Hunt for the word "Blender" across the entries below, copying each line that holds it.

+ + + +

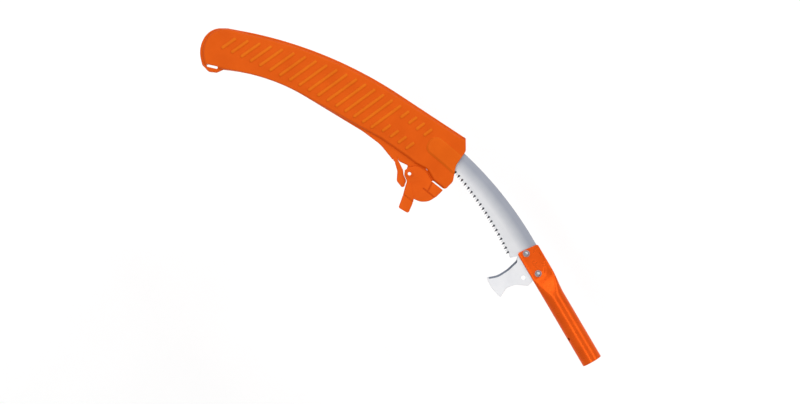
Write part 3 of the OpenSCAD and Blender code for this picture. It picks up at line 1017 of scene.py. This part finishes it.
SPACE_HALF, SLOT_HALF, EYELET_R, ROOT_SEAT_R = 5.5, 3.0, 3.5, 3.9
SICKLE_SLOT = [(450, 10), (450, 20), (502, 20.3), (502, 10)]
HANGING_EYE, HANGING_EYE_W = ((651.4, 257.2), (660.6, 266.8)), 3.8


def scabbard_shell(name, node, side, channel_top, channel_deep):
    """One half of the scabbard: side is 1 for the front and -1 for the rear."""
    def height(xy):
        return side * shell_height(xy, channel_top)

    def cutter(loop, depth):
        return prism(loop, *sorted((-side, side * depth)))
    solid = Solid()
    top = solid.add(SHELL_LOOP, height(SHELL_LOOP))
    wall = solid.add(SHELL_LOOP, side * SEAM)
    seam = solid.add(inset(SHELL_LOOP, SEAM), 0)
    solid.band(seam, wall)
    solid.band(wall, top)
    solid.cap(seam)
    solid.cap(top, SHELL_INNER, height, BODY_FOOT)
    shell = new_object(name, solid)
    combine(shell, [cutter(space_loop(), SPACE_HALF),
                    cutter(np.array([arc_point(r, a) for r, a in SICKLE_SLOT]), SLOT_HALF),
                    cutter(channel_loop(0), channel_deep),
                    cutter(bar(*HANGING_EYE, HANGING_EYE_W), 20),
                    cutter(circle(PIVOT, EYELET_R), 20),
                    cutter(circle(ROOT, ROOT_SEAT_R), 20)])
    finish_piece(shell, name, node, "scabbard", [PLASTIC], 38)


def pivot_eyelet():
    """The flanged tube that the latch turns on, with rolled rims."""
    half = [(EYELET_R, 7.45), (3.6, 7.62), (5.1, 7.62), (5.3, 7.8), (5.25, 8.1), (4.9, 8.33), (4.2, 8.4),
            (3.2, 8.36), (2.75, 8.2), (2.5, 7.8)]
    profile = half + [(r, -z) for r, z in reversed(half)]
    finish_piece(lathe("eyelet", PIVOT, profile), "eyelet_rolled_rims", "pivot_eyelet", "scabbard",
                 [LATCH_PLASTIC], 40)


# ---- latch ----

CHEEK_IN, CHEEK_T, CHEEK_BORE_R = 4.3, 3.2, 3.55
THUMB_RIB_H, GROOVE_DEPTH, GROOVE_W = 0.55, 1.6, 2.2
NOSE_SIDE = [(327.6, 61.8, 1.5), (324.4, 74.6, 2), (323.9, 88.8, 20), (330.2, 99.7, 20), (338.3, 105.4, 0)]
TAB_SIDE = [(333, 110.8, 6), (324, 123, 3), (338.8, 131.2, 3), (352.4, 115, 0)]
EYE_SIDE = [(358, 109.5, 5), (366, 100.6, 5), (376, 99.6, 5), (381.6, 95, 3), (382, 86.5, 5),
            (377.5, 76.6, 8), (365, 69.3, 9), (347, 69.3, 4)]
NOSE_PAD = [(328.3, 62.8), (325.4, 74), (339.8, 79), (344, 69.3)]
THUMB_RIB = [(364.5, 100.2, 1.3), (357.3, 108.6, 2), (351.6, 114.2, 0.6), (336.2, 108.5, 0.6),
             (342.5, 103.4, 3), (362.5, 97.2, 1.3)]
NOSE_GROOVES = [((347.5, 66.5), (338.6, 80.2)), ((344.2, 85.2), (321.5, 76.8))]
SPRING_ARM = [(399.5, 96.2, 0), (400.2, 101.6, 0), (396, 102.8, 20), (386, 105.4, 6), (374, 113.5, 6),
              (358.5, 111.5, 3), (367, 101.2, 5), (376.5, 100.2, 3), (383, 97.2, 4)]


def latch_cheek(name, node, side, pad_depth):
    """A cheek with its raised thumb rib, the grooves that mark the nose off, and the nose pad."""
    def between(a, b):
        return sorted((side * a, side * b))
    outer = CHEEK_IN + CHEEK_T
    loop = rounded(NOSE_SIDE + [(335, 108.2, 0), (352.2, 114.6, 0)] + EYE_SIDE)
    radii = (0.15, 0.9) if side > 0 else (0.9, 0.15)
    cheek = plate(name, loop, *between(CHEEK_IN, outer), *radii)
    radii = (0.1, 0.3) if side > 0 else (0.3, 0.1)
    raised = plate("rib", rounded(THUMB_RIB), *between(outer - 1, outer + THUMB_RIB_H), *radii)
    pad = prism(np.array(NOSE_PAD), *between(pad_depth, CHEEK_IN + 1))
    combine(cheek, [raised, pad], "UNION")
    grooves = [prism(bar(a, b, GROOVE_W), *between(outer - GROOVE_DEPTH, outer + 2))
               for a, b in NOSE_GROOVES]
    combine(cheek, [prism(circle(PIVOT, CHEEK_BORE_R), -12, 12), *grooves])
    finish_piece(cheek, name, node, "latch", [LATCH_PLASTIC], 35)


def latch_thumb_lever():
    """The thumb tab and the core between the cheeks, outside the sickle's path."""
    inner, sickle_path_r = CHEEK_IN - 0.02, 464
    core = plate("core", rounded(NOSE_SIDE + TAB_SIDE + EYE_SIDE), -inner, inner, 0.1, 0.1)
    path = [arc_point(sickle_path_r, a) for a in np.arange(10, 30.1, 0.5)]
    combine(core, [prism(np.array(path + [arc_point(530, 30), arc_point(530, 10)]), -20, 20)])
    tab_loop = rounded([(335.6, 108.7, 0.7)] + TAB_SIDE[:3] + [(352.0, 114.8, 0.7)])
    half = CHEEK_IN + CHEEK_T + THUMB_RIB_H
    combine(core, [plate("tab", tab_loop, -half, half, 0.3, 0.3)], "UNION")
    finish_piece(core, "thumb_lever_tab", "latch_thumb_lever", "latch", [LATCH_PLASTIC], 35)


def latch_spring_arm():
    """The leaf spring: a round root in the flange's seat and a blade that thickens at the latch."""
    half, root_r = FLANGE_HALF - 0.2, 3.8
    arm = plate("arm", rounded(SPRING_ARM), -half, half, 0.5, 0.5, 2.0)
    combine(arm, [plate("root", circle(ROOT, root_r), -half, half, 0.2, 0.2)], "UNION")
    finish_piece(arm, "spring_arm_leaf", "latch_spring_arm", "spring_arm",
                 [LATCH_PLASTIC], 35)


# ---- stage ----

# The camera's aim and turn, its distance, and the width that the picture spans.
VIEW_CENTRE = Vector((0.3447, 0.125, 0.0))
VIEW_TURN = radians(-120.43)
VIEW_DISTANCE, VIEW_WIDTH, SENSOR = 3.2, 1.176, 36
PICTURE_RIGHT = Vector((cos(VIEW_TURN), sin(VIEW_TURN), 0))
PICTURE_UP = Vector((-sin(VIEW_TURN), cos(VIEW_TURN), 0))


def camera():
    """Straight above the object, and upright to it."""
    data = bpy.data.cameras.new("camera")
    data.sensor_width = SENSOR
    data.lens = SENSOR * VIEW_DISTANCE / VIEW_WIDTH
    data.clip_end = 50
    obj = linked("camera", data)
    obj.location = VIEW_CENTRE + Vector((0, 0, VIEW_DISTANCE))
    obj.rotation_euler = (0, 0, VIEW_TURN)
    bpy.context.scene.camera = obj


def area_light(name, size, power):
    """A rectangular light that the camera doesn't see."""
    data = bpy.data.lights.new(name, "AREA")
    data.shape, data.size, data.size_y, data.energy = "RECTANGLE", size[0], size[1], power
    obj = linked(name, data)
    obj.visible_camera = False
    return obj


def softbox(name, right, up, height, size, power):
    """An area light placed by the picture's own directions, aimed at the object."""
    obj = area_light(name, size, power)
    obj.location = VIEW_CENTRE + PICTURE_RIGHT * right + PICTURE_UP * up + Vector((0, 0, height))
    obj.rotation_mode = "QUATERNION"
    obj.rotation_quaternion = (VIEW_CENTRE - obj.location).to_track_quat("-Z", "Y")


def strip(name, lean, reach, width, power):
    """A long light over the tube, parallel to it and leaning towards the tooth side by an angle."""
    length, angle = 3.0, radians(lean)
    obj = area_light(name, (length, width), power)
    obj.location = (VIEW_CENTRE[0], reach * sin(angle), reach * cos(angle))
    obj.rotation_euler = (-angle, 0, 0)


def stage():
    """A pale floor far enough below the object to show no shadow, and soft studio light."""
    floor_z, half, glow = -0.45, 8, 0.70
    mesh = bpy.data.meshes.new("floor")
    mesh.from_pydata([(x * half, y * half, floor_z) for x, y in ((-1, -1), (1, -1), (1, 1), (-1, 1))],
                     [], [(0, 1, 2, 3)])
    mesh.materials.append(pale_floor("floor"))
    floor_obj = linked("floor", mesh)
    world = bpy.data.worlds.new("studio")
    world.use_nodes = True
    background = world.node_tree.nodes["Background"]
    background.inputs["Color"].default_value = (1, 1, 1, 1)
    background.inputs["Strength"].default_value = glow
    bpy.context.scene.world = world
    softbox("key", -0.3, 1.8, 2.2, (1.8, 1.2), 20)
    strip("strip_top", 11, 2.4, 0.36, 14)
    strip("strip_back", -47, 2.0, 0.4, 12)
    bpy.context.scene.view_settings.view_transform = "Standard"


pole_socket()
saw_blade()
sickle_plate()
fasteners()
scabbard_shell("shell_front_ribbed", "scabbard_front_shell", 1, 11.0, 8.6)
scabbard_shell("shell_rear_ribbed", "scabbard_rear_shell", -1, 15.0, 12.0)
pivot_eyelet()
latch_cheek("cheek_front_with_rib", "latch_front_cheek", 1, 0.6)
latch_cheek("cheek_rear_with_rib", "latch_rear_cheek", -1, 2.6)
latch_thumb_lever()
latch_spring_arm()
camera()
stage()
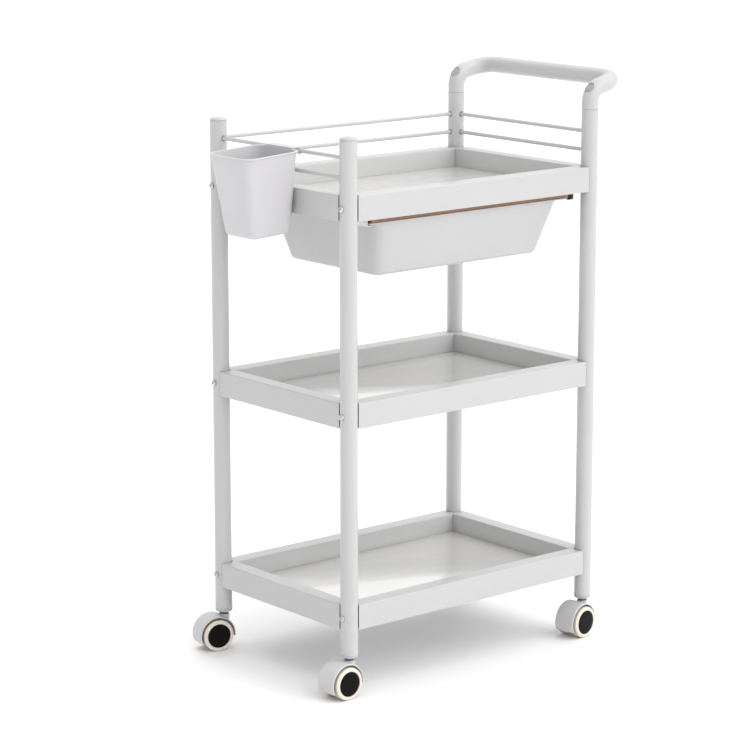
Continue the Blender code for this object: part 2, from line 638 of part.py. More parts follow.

+ + + +

• _EXERCISE RESULT_:
Write part 3 of the OpenSCAD and Blender code for this picture. It picks up at line 1017 of scene.py. This part finishes it.
Continue the Blender code for this object: part 2, from line 638 of part.py. More parts follow.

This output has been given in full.